■ RECORD SET ■
|---|
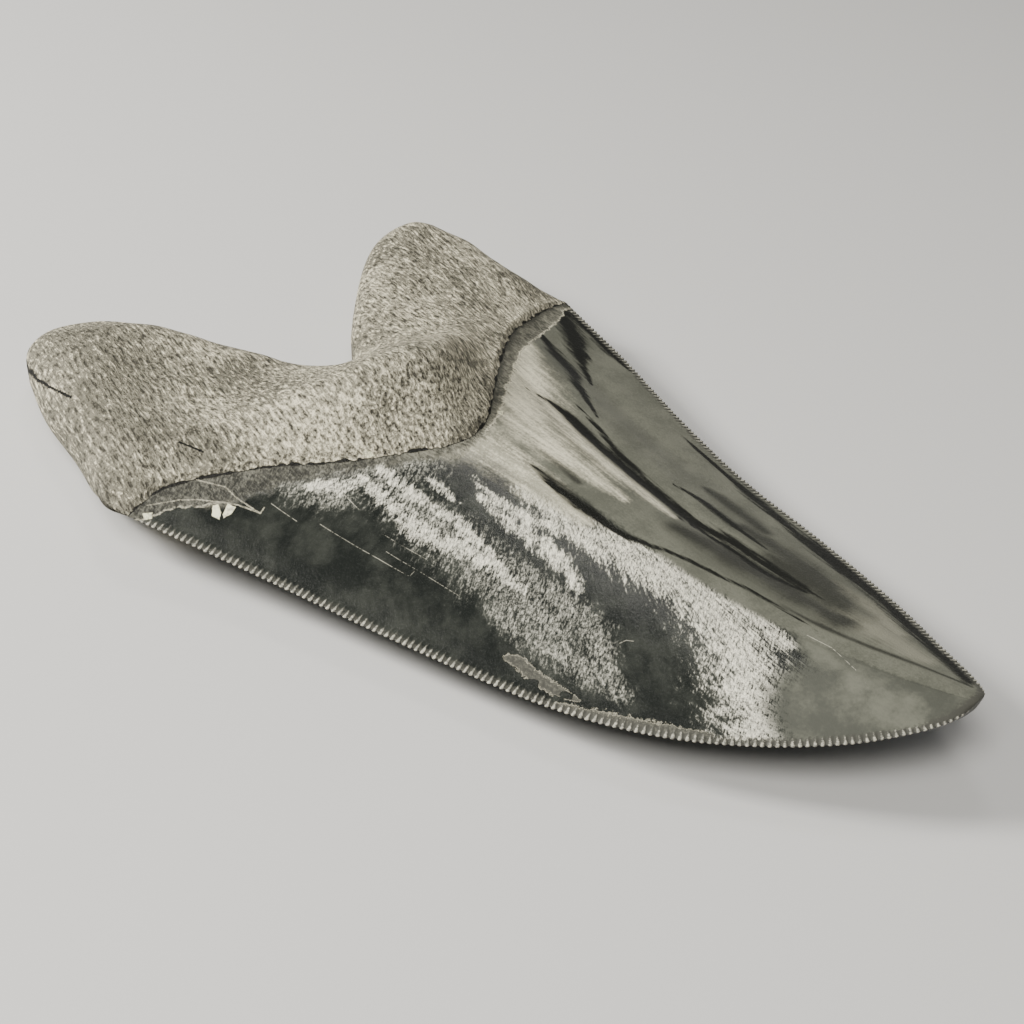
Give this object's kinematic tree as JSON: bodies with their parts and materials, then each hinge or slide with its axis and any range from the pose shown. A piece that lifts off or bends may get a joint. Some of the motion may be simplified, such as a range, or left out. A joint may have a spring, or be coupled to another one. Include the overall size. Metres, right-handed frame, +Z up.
{
  "type": "fossil shark tooth",
  "caption": "Large triangular fossil shark tooth with finely serrated cutting edges, a glossy crown and a thick rough root with two lobes, lying flat.",
  "frame": {"origin": "middle of the bounding box in plan, on the surface that the tooth lies on", "axes": "+X towards the tip, +Y towards the far shoulder, +Z up from the lip-side face to the tongue-side face"},
  "size_m": [0.1466, 0.093, 0.023],
  "materials": {
    "fossil_tooth": "dark glossy enamel crown, matte grey-brown root"
  },
  "bodies": {
    "root": {"megalodon_tooth": "fossil_tooth"}
  },
  "joints": []
}
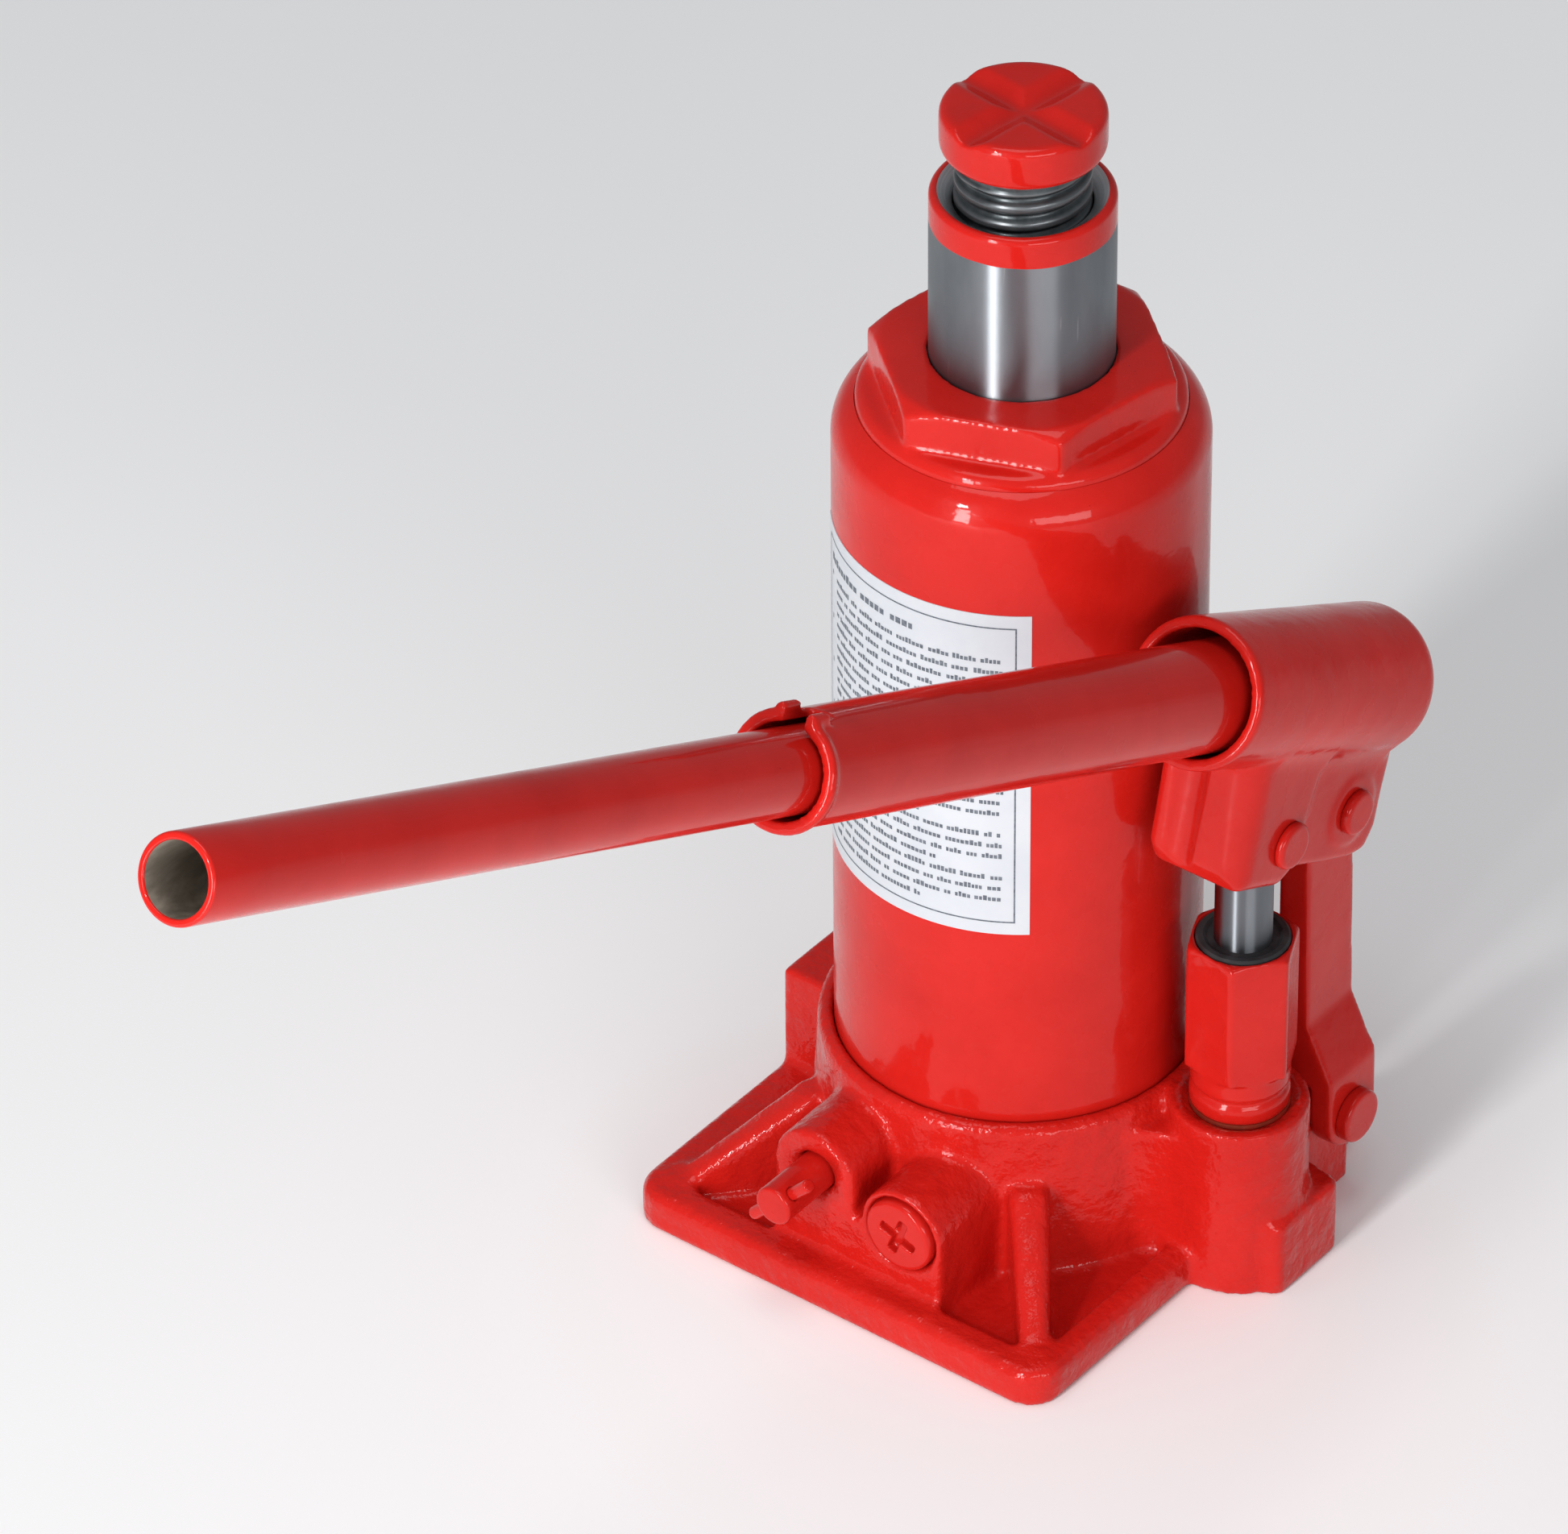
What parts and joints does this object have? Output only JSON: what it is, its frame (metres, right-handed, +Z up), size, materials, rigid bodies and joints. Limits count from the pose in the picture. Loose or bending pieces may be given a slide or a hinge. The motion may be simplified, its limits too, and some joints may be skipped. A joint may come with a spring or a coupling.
{
  "type": "bottle jack",
  "caption": "Hydraulic bottle jack: cast base, oil reservoir, ram with extension screw and grooved saddle, side hand pump with linkage, release valve and tube handle.",
  "frame": {"origin": "underside of the base, on the axis of the ram", "axes": "+Z up along the ram, -Y towards the handle and the release valve, +X towards the pump"},
  "size_m": [0.1258, 0.3818, 0.3074],
  "materials": {
    "red_enamel": "gloss enamel over castings, tubes and fasteners",
    "ground_steel": "ground and polished",
    "dark_steel": "dark oiled steel",
    "bright_steel": "bright bearing and spring steel",
    "black_rubber": "oil-resistant rubber",
    "copper_washer": "soft copper washer",
    "label_film": "satin white film with a thin border and plain bars"
  },
  "bodies": {
    "root": {"base_casting": "red_enamel", "reservoir_tube": "red_enamel", "cylinder_tube": "ground_steel", "top_nut": "red_enamel", "rod_wiper_seal": "black_rubber", "rod_seal": "black_rubber", "reservoir_top_gasket": "black_rubber", "reservoir_bottom_gasket": "black_rubber", "cylinder_gasket": "copper_washer", "instruction_label": "label_film", "pump_cylinder": "red_enamel", "pump_gasket": "copper_washer", "pump_wiper_seal": "black_rubber", "relief_plug": "red_enamel", "relief_spring": "bright_steel", "delivery_spring": "bright_steel"},
    "ram": {"ram_tube": "ground_steel", "ram_piston": "ground_steel", "piston_cup_seal": "black_rubber", "piston_retaining_ring": "ground_steel"},
    "screw_ring": {"screw_stop_ring": "dark_steel"},
    "screw": {"extension_screw": "dark_steel", "saddle": "red_enamel"},
    "plunger": {"pump_plunger": "ground_steel", "plunger_cup_seal": "black_rubber"},
    "socket": {"handle_socket": "red_enamel", "plunger_pin": "red_enamel", "link_upper_pin": "red_enamel"},
    "link": {"link_arm": "red_enamel", "link_lower_pin": "red_enamel", "link_pin_clip": "dark_steel"},
    "handle_lower": {"handle_lower_tube": "red_enamel"},
    "handle_upper": {"handle_upper_tube": "red_enamel"},
    "release_ring": {"release_o_ring": "black_rubber", "release_ball": "bright_steel"},
    "release_valve": {"release_valve_stem": "red_enamel", "release_cross_pin": "red_enamel"},
    "filler": {"filler_plug": "black_rubber"},
    "suction_valve": {"suction_ball": "bright_steel"},
    "delivery_valve": {"delivery_ball": "bright_steel"},
    "relief_valve": {"relief_ball": "bright_steel"}
  },
  "joints": [
    {"name": "ram_lift", "type": "slide", "parent": "root", "child": "ram", "axis": [0, 0, 1], "range_m": [-0.0315, 0.1185]},
    {"name": "screw_lift", "type": "slide", "parent": "ram", "child": "screw_ring", "axis": [0, 0, 1], "range_m": [-0.0096, 0.0745]},
    {"name": "screw_turn", "type": "hinge", "parent": "screw_ring", "child": "screw", "pos_m": [0, 0, 0.2], "axis": [0, 0, 1], "range_deg": [-860, 6700]},
    {"name": "plunger_slide", "type": "slide", "parent": "root", "child": "plunger", "axis": [0, 0, 1], "range_m": [-0.015, 0.009]},
    {"name": "handle_pump", "type": "hinge", "parent": "plunger", "child": "socket", "pos_m": [0.0553, 0.00346, 0.11307], "axis": [-1, 0, 0], "range_deg": [-34, 20]},
    {"name": "link_swing", "type": "hinge", "parent": "root", "child": "link", "pos_m": [0.0553, 0.0304, 0.0252], "axis": [1, 0, 0], "range_deg": [-1.8, 1.2]},
    {"name": "handle_draw", "type": "slide", "parent": "socket", "child": "handle_lower", "axis": [0, -0.907, 0.421], "range_m": [0, 0.05]},
    {"name": "handle_telescope", "type": "slide", "parent": "handle_lower", "child": "handle_upper", "axis": [0, -0.907, 0.421], "range_m": [0, 0.055]},
    {"name": "release_travel", "type": "slide", "parent": "root", "child": "release_ring", "axis": [0, -1, 0], "range_m": [0, 0.003]},
    {"name": "release_turn", "type": "hinge", "parent": "release_ring", "child": "release_valve", "pos_m": [-0.0105, -0.0575, 0.0281], "axis": [0, -1, 0], "range_deg": [0, 540]},
    {"name": "filler_pull", "type": "slide", "parent": "root", "child": "filler", "axis": [0, 1, 0], "range_m": [0, 0.012]},
    {"name": "suction_lift", "type": "slide", "parent": "root", "child": "suction_valve", "axis": [0, 0, 1], "range_m": [0, 0.0015]},
    {"name": "delivery_open", "type": "slide", "parent": "root", "child": "delivery_valve", "axis": [-1, 0, 0], "range_m": [0, 0.0005], "stiffness_N_per_m": 100, "springref_m": -0.001},
    {"name": "relief_open", "type": "slide", "parent": "root", "child": "relief_valve", "axis": [0, -1, 0], "range_m": [0, 0.0005], "stiffness_N_per_m": 200, "springref_m": -0.001}
  ],
  "couplings": [
    {"joint": "screw_lift", "follows": "screw_turn", "m_per_rad": 0.00063662},
    {"joint": "plunger_slide", "follows": "handle_pump", "m_per_rad": 0.02406},
    {"joint": "link_swing", "follows": "handle_pump", "ratio": 0.04527},
    {"joint": "release_travel", "follows": "release_turn", "m_per_rad": 0.00023873}
  ]
}
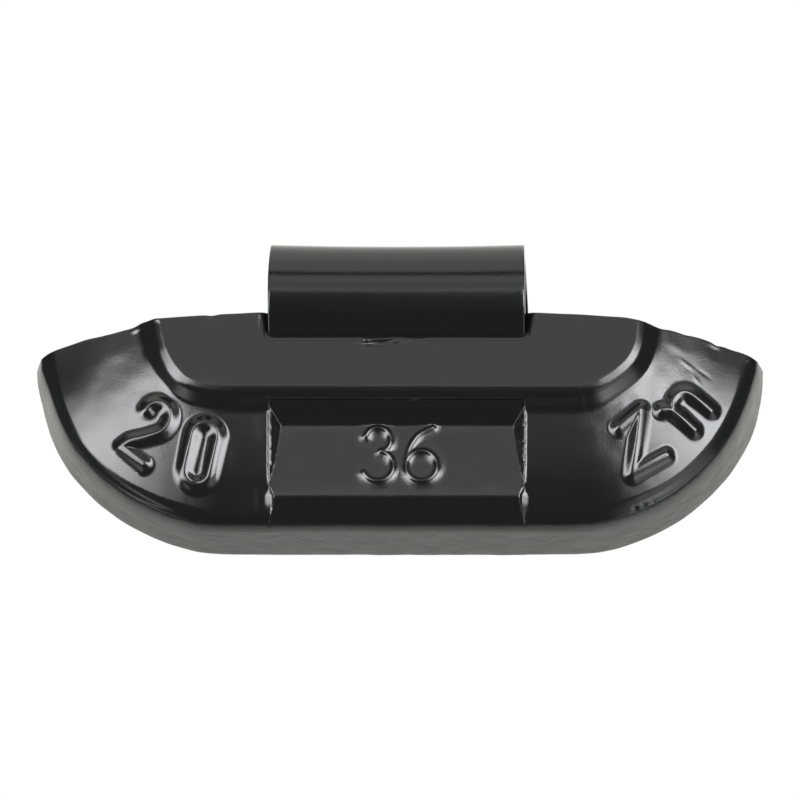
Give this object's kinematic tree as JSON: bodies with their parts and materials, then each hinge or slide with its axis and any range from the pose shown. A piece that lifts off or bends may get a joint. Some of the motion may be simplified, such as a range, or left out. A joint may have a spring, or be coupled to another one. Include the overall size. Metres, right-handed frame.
{
  "type": "clip-on wheel balance weight",
  "caption": "Black coated zinc balance weight with rounded ends, a flat raised pad, a sunk panel and a bent steel clip that grips a rim's lip.",
  "frame": {"origin": "on the axis of the clip's curl, at the middle of its width", "axes": "+X along the weight, -Y out of the visible face, +Z towards the edge of the rim"},
  "size_m": [0.0444, 0.0099, 0.0178],
  "materials": {
    "coated_zinc": "glossy black coating over a die casting, with fine grain in the reflections, soft edges and small casting flaws",
    "coated_steel": "glossy black coating over bent spring steel, smoother than the casting, with paler worn cut edges"
  },
  "bodies": {
    "root": {"weight": "coated_zinc", "clip": "coated_steel"}
  },
  "joints": []
}
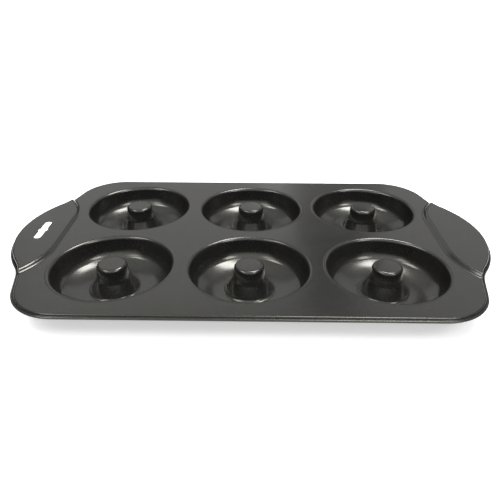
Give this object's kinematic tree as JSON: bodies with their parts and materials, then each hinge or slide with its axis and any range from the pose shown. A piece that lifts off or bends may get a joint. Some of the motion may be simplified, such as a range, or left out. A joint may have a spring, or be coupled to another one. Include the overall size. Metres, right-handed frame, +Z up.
{
  "type": "doughnut pan",
  "caption": "Flat baking pan pressed from one coated steel sheet, with ring cavities round hollow posts, a curled edge and raised end handles, one with a slot.",
  "frame": {"origin": "middle of the pan seen from above, on the surface that the undersides of its cavities rest on", "axes": "+X along the length towards the handle with no slot, +Y across the pan, +Z up out of the cavities"},
  "size_m": [0.3764, 0.2234, 0.0228],
  "materials": {
    "coated_steel": "dark grey non-stick coating, semi-gloss, with a fine light speckle"
  },
  "bodies": {
    "root": {"doughnut_pan": "coated_steel"}
  },
  "joints": []
}
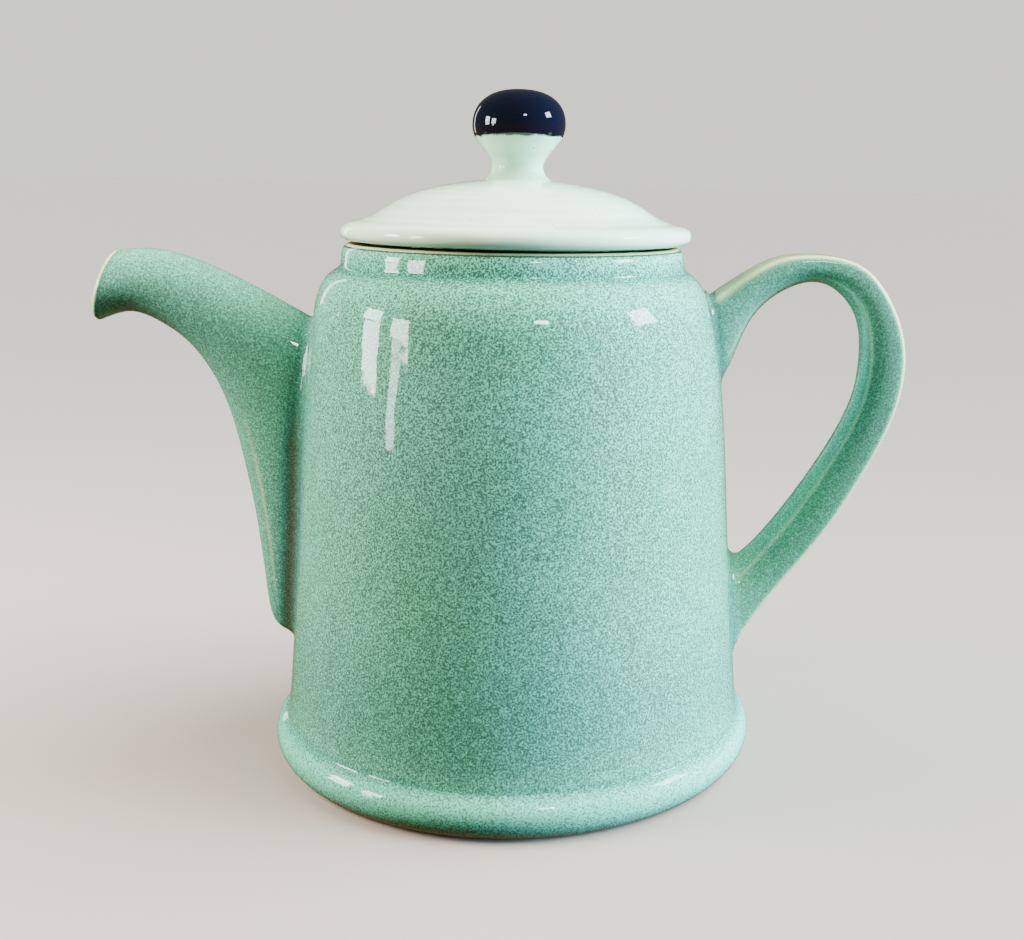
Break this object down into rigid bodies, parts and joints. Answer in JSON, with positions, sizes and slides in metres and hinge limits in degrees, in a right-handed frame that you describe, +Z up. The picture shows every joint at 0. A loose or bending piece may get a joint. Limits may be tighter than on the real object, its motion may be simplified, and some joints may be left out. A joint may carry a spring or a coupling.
{
  "type": "teapot",
  "caption": "Lidded stoneware teapot: tapered round body on a beaded foot, curved hollow spout, loop handle, and a domed lift-off lid with a round knob.",
  "frame": {"origin": "on the table, under the middle of the pot's overall length and width; the pot's own axis stands 4.55 mm from it along +X", "axes": "+Z up, -X along the spout, +X along the handle, +Y to the far side when the spout points left"},
  "size_m": [0.2255, 0.1376, 0.185],
  "materials": {
    "celadon_glaze": "gloss, finely speckled grey-green glaze",
    "cream_glaze": "gloss pale cream glaze",
    "navy_glaze": "high-gloss blue-black glaze"
  },
  "bodies": {
    "pot": {"pot_body": "celadon_glaze", "spout": "celadon_glaze", "handle": "celadon_glaze"},
    "lid": {"lid": "cream_glaze", "lid_flange": "cream_glaze", "lid_knob": "navy_glaze"}
  },
  "joints": [
    {"name": "lid_lift", "type": "slide", "parent": "pot", "child": "lid", "axis": [0, 0, 1], "range_m": [0, 0.03]}
  ]
}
|---|
■ PROBLEM DETAILS ■
Find "Break this object" in the data above, then repeat that line and all lines after it exactly, ending with the final line.

■ FINAL RESULT ■
Break this object down into rigid bodies, parts and joints. Answer in JSON, with positions, sizes and slides in metres and hinge limits in degrees, in a right-handed frame that you describe, +Z up. The picture shows every joint at 0. A loose or bending piece may get a joint. Limits may be tighter than on the real object, its motion may be simplified, and some joints may be left out. A joint may carry a spring or a coupling.
{
  "type": "teapot",
  "caption": "Lidded stoneware teapot: tapered round body on a beaded foot, curved hollow spout, loop handle, and a domed lift-off lid with a round knob.",
  "frame": {"origin": "on the table, under the middle of the pot's overall length and width; the pot's own axis stands 4.55 mm from it along +X", "axes": "+Z up, -X along the spout, +X along the handle, +Y to the far side when the spout points left"},
  "size_m": [0.2255, 0.1376, 0.185],
  "materials": {
    "celadon_glaze": "gloss, finely speckled grey-green glaze",
    "cream_glaze": "gloss pale cream glaze",
    "navy_glaze": "high-gloss blue-black glaze"
  },
  "bodies": {
    "pot": {"pot_body": "celadon_glaze", "spout": "celadon_glaze", "handle": "celadon_glaze"},
    "lid": {"lid": "cream_glaze", "lid_flange": "cream_glaze", "lid_knob": "navy_glaze"}
  },
  "joints": [
    {"name": "lid_lift", "type": "slide", "parent": "pot", "child": "lid", "axis": [0, 0, 1], "range_m": [0, 0.03]}
  ]
}